Tem sido quase sempre assim: quando alguém quer defender a honestidade, o estado correto das coisas, indicar que foi desrespeitado, que está sendo afetado nos seus direitos ou qualquer coisa do gênero, cai nessa famosa expressão: “Nós, pessoas de bem...”.

Frases comuns no trânsito: “Eles não têm o que fazer (referindo-se ao guarda ou policial que solicitou seus documentos)? Por que não vão prender bandidos em vez de importunar pessoas de bem?”. Muitos de vocês já ouviram ou falaram isso. E não faz sentido. Como podemos saber, estando entre os do bem e os do mal, quais os que fazem parte do primeiro grupo? Será que os policiais têm uma habilidade sobre-humana para identificar (não por hipótese, mas com precisão) quem deve ou não ser abordado? Será que nós sabemos quem é “de bem” apenas olhando? O problema está exatamente nisso: não sabemos. E, sem nenhum tipo de reflexão, muitos de nós, como forma de se livrar das normas (uma blitz, por exemplo), se apoiam, levianamente, na ideia de que é possível identificar com certa facilidade pessoas decentes. O que vejo é rigorosamente contrário.
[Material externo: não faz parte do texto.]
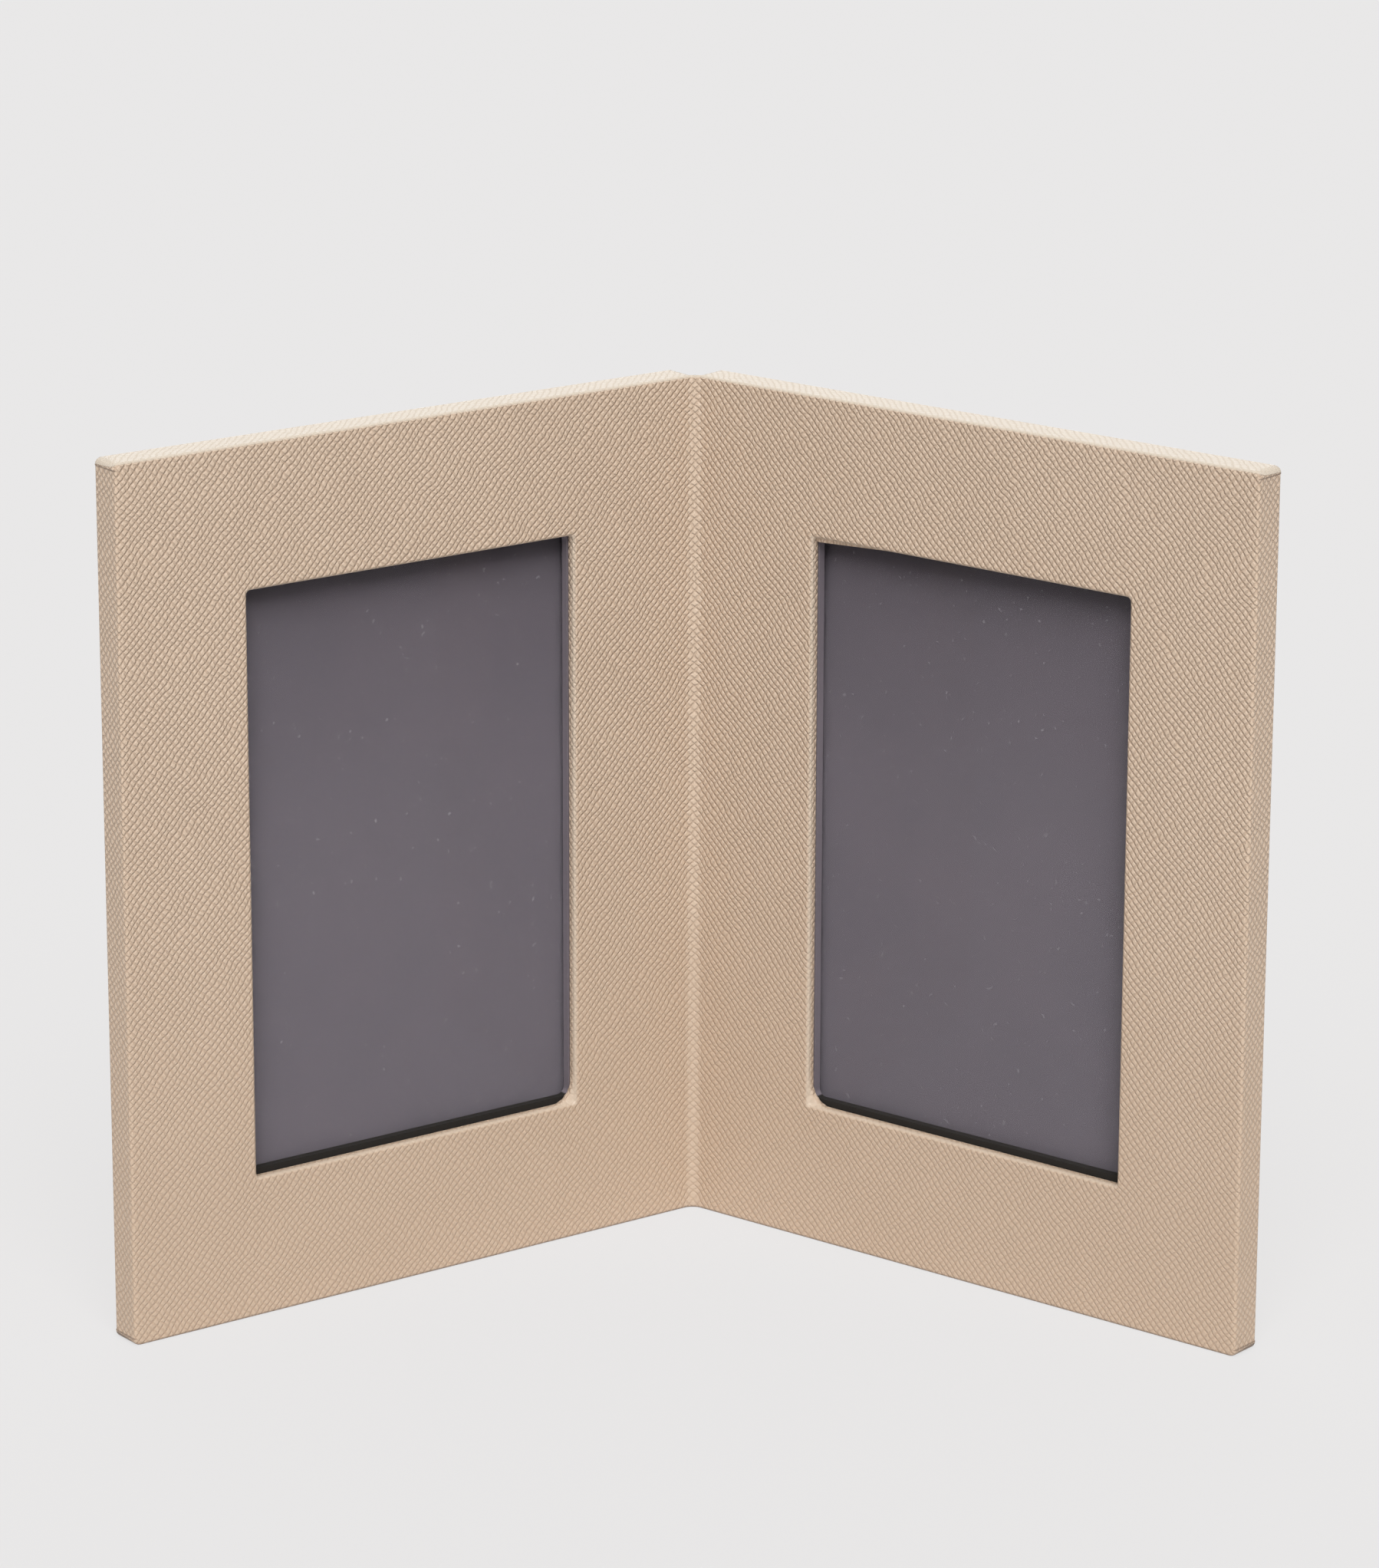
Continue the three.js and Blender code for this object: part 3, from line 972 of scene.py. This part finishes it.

Não tenho a intenção de inventar uma nova maneira de diferenciar os bons dos malfeitores. No entanto, mesmo correndo o risco de ser mal-entendido, percebo que as pessoas ditas “de bem” são, dia após dia, menos confiáveis. Portanto, o trabalho de quem se dá a tarefa de lidar com segurança, com a mínima paz social, tem sido cada dia mais difícil. As fileiras inimigas têm aumentado. Pior: engrossadas por muitos que só sabem gritar, para manter as aparências, que as coisas não podem continuar do jeito que estão. Insisto: o problema são essas pessoas ditas “de bem”. Será que estou exagerando? Vejamos.
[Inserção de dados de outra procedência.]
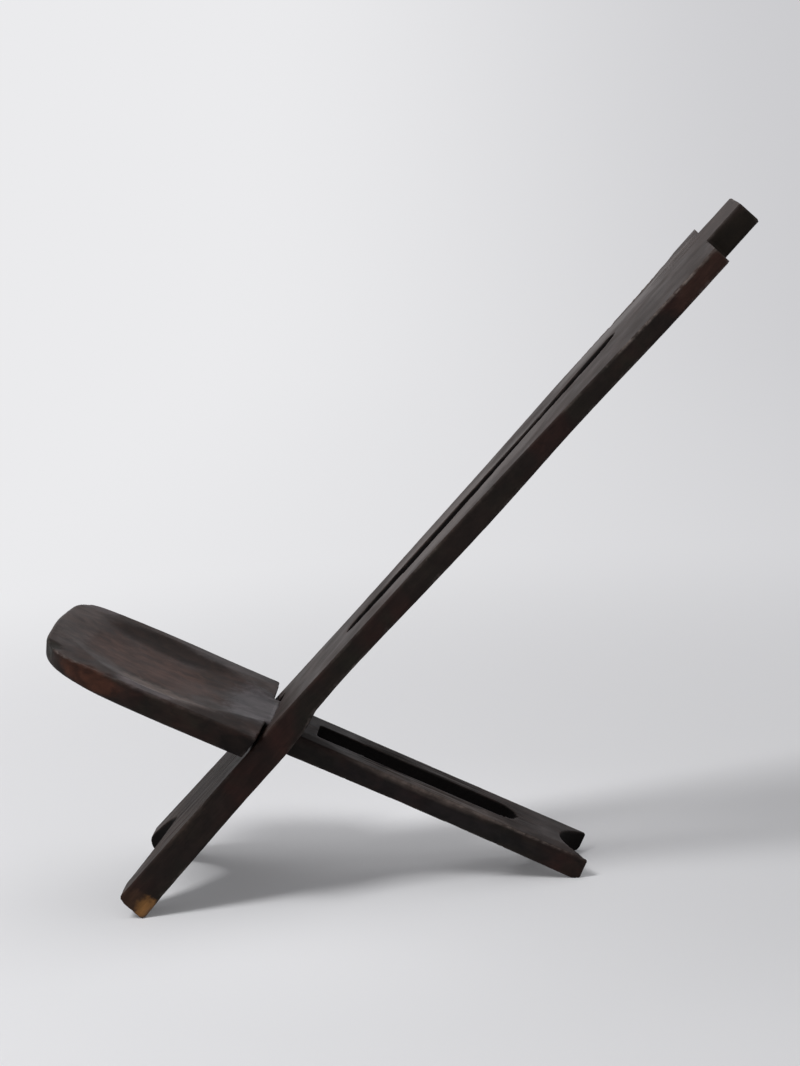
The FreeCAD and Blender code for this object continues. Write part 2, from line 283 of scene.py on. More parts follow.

Vejo donos de bares e mercearias, mesmo sabendo que é contra a lei, vendendo bebida alcoólica a garotos e garotas. Gente vendendo álcool a pessoas visivelmente doentes, já destruídas pelo alcoolismo. O vendedor é um homem “de bem”, certo? Ele está apenas defendendo seu pão de cada dia? Discordo. Sei de pessoas que usam de meios escusos para passar na frente de outros cidadãos, com consultas marcadas em postos, gente mais necessitada, que aguarda há meses, apenas porque conhecem alguém influente nos serviços de saúde. E gente que entra em vagas de estacionamento reservadas para deficientes e idosos e se acha sortuda, por ter encontrado o espaço vazio. Pessoas de sorte e espertas, gente “de bem”, sem dúvida. Conheço muita gente que espera que a polícia, autoridades em geral, faça vista grossa quando precisam burlar as leis, mas, quando são vítimas de algum roubo ou irresponsável pelas ruas, argumentam que esses mesmos policiais deveriam ser mais eficientes e enérgicos no seu trabalho? Há cada dia mais pessoas usando, de maneira egoísta e cruel, seus filhos contra seus ex-esposos e exposas (sem pensarem nas crianças), com o argumento de que todo mundo usa as armas que tem. Será que este mundo está repleto de pessoas bem intencionadas? É evidente que não.

O que tem se reproduzido é a malícia, a farsa e a hipocrisia. Boa parte de nós sabe que é aliado da maldade, que provoca discórdia, que não faz nada pelo que é certo. E quando faz é apenas para manter as aparências. Estou consciente, cada dia mais, que a ruína humana se releva mais frequentemente, não pela óbvia maldade, mas pela bondade fingida, por aqueles que carregam o crachá de “gente boa” sem jamais fazer verdadeiramente o bem a ninguém, a não ser a si mesmos.